A typical retailer will get 5% of its product returned every year, but that number can rise above 20% for other channels, says Curtis Greve, president of GENCO Retail Services. Multiply that by a flood of holiday orders or by orders to a popular Website, and it can spell trouble.

The 2002 holiday season showed little growth for retailers, with November up 0.4% and December up a disappointing 1.2%, according to figures from the U.S. Commerce Dept. This year the giants struggled, with sales down (compared to last December) at Target, Federated, and Sears, and barely up at J.C. Penney and Walmart. But even a small Christmas rush puts great strain on warehouses.

But the bad economy spells good sales for reverse logistics companies, since retailers are desperate to squeeze every cent of value from the products they handle.

"In the dot-com boom, reverse logistics rose as a priority, because there are a lot more returns in the direct-to-consumer environment," says David Landau, director of product management at Manhattan Associates.
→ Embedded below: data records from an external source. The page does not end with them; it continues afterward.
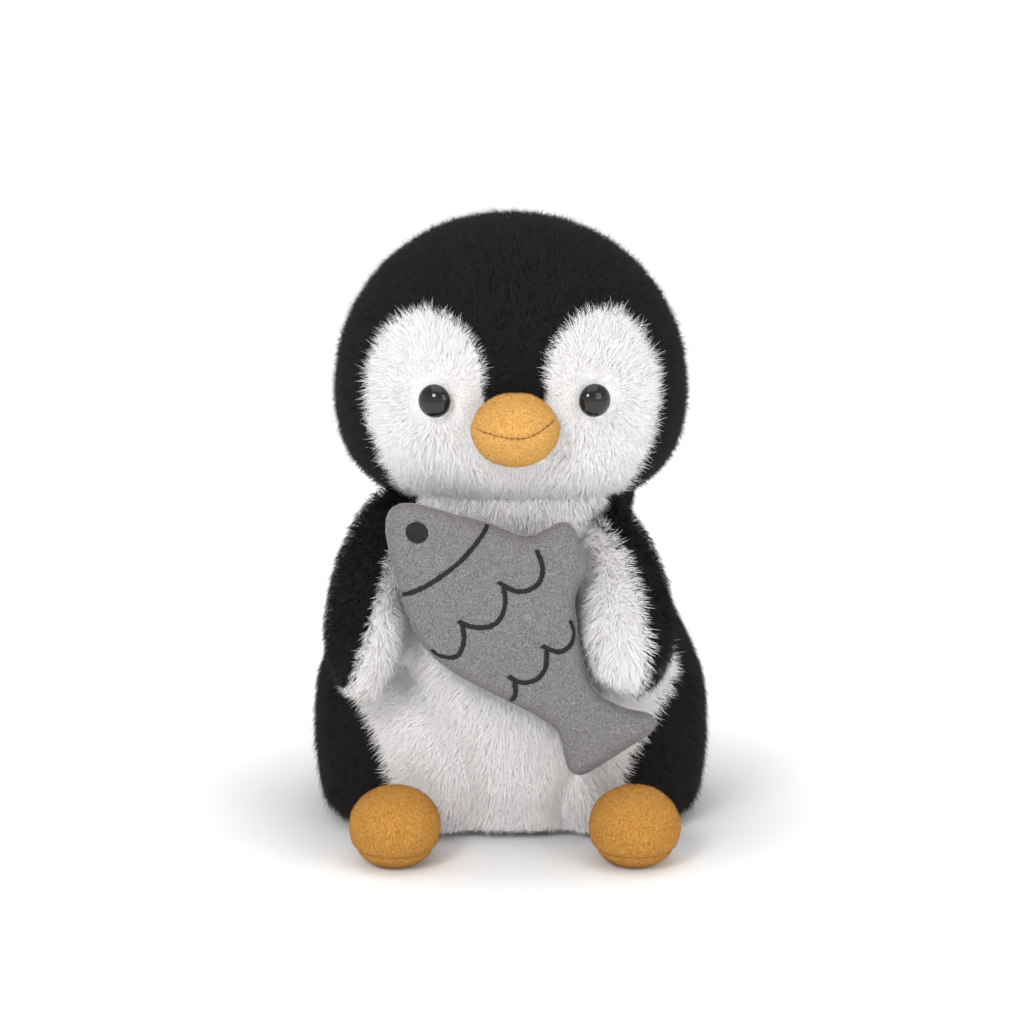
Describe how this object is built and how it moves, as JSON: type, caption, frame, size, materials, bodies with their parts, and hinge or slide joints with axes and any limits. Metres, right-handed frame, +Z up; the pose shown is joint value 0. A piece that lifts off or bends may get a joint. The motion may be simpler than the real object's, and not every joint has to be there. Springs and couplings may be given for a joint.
{
  "type": "plush penguin",
  "caption": "Seated plush penguin with a round head, white face and belly, stubby orange beak and feet, two wings, and a flat plush fish held diagonally in front.",
  "frame": {"origin": "on the surface it sits on, under the middle of its box", "axes": "+Z up, the penguin faces -Y, its left side is +X"},
  "size_m": [0.1482, 0.1666, 0.224],
  "materials": {
    "black_pile": "dense black plush pile, about 6 mm long, brushed downwards",
    "white_pile": "soft white plush pile, 6 to 8 mm long",
    "orange_nap": "golden orange short-nap suede-like cloth",
    "grey_nap": "mottled grey short-nap suede-like cloth",
    "dark_thread": "black embroidery thread",
    "polyester_filling": "white fibre filling",
    "pellet_bag_cloth": "plain woven bag of plastic pellets",
    "base_cloth": "black short-pile cloth",
    "satin_tape": "blank satin tape",
    "glossy_black_plastic": "polished black safety eye",
    "washer_plastic": "moulded lock washer"
  },
  "bodies": {
    "torso": {"belly_panel": "white_pile", "back_panel_left": "black_pile", "back_panel_right": "black_pile", "base_panel": "base_cloth", "torso_stuffing": "polyester_filling", "pellet_bag": "pellet_bag_cloth", "closing_thread": "dark_thread", "care_label": "satin_tape"},
    "neck": {"neck_stuffing": "polyester_filling"},
    "head": {"head_shell_left": "black_pile", "head_shell_right": "black_pile", "face_panel": "white_pile", "head_stuffing": "polyester_filling", "eye_left": "glossy_black_plastic", "eye_right": "glossy_black_plastic", "eye_washer_left": "washer_plastic", "eye_washer_right": "washer_plastic", "beak_upper": "orange_nap", "beak_lower": "orange_nap", "beak_stuffing": "polyester_filling", "mouth_thread": "dark_thread"},
    "tail": {"tail_upper": "black_pile", "tail_lower": "black_pile", "tail_stuffing": "polyester_filling"},
    "wing_left": {"wing_left_outer": "black_pile", "wing_left_lining": "white_pile", "wing_left_stuffing": "polyester_filling"},
    "wing_right": {"wing_right_outer": "black_pile", "wing_right_lining": "white_pile", "wing_right_stuffing": "polyester_filling"},
    "foot_left": {"foot_left_upper": "orange_nap", "foot_left_sole": "orange_nap", "foot_left_stuffing": "polyester_filling"},
    "foot_right": {"foot_right_upper": "orange_nap", "foot_right_sole": "orange_nap", "foot_right_stuffing": "polyester_filling"},
    "fish": {"fish_front": "grey_nap", "fish_back": "grey_nap", "fish_stuffing": "polyester_filling", "fish_eye_patch": "dark_thread", "fish_gill_thread": "dark_thread", "fish_scale_thread_upper": "dark_thread", "fish_scale_thread_lower": "dark_thread", "fish_tack_thread": "grey_nap"}
  },
  "joints": [
    {"name": "head_nod", "type": "hinge", "parent": "torso", "child": "neck", "pos_m": [0, 0.01225, 0.115], "axis": [1, 0, 0], "range_deg": [-6, 6], "stiffness_Nm_per_rad": 0.8},
    {"name": "head_turn", "type": "hinge", "parent": "neck", "child": "head", "pos_m": [0, 0.01225, 0.115], "axis": [0, 0, 1], "range_deg": [-15, 15], "stiffness_Nm_per_rad": 0.4},
    {"name": "wing_left_swing", "type": "hinge", "parent": "torso", "child": "wing_left", "pos_m": [0.03904, -0.02879, 0.10722], "axis": [0, -1, 0], "range_deg": [0, 50], "stiffness_Nm_per_rad": 0.06},
    {"name": "wing_right_swing", "type": "hinge", "parent": "torso", "child": "wing_right", "pos_m": [-0.04821, -0.02364, 0.10733], "axis": [0, 1, 0], "range_deg": [0, 50], "stiffness_Nm_per_rad": 0.06},
    {"name": "foot_left_flex", "type": "hinge", "parent": "torso", "child": "foot_left", "pos_m": [0.042, -0.05125, 0.0134], "axis": [-1, 0, 0], "range_deg": [0, 15], "stiffness_Nm_per_rad": 0.2},
    {"name": "foot_right_flex", "type": "hinge", "parent": "torso", "child": "foot_right", "pos_m": [-0.043, -0.04925, 0.0134], "axis": [-1, 0, 0], "range_deg": [0, 15], "stiffness_Nm_per_rad": 0.2},
    {"name": "tail_flex", "type": "hinge", "parent": "torso", "child": "tail", "pos_m": [0, 0.06925, 0.021], "axis": [1, 0, 0], "range_deg": [-5, 5], "stiffness_Nm_per_rad": 0.05},
    {"name": "fish_lift", "type": "hinge", "parent": "torso", "child": "fish", "pos_m": [-0.01, -0.04544, 0.104], "axis": [-1, 0, 0], "range_deg": [0, 12], "stiffness_Nm_per_rad": 0.1}
  ]
}
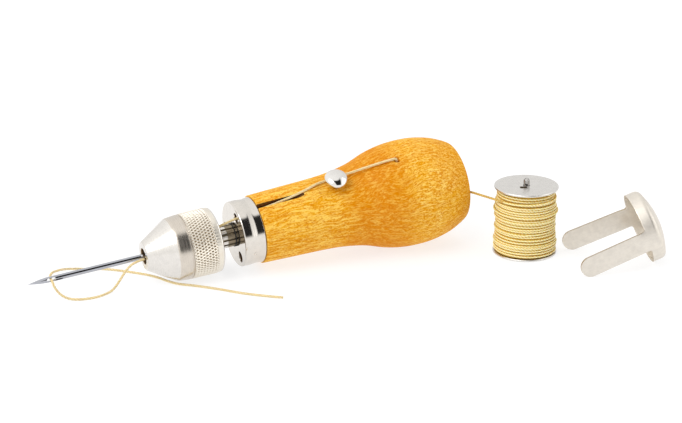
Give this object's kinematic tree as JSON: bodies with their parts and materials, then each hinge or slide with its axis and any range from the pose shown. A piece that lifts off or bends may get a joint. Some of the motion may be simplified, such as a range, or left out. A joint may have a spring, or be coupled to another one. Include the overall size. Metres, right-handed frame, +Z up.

Part of the challenge is that there are so many reasons that products get returned, he says. In the chaos of Christmas, products can be delivered to the wrong address, arrive too late, or get broken during delivery. Furthermore, picking errors can send the wrong product, or clothing can be the wrong size or color. In every case, a DC must decide whether the returned product can be re-sold, repaired, or just recycled.

One solution is to ship a return label with every order, says Ray Greer, CEO of Newgistics. That provides two benefits: it makes the process more convenient for customers, and it lets warehouses track the path of every return by scanning the unique bar code on every label. In a recent application with catalog orders from Eddie Bauer, Spiegel, and Newport News, Newgistics found that 77% of customers making returns used the pre-paid, pre-addressed, return shipping label that was packed with their order. No business can predict its returns, but by planning ahead it can keep customers happy and preserve the value of the twice-mailed merchandise.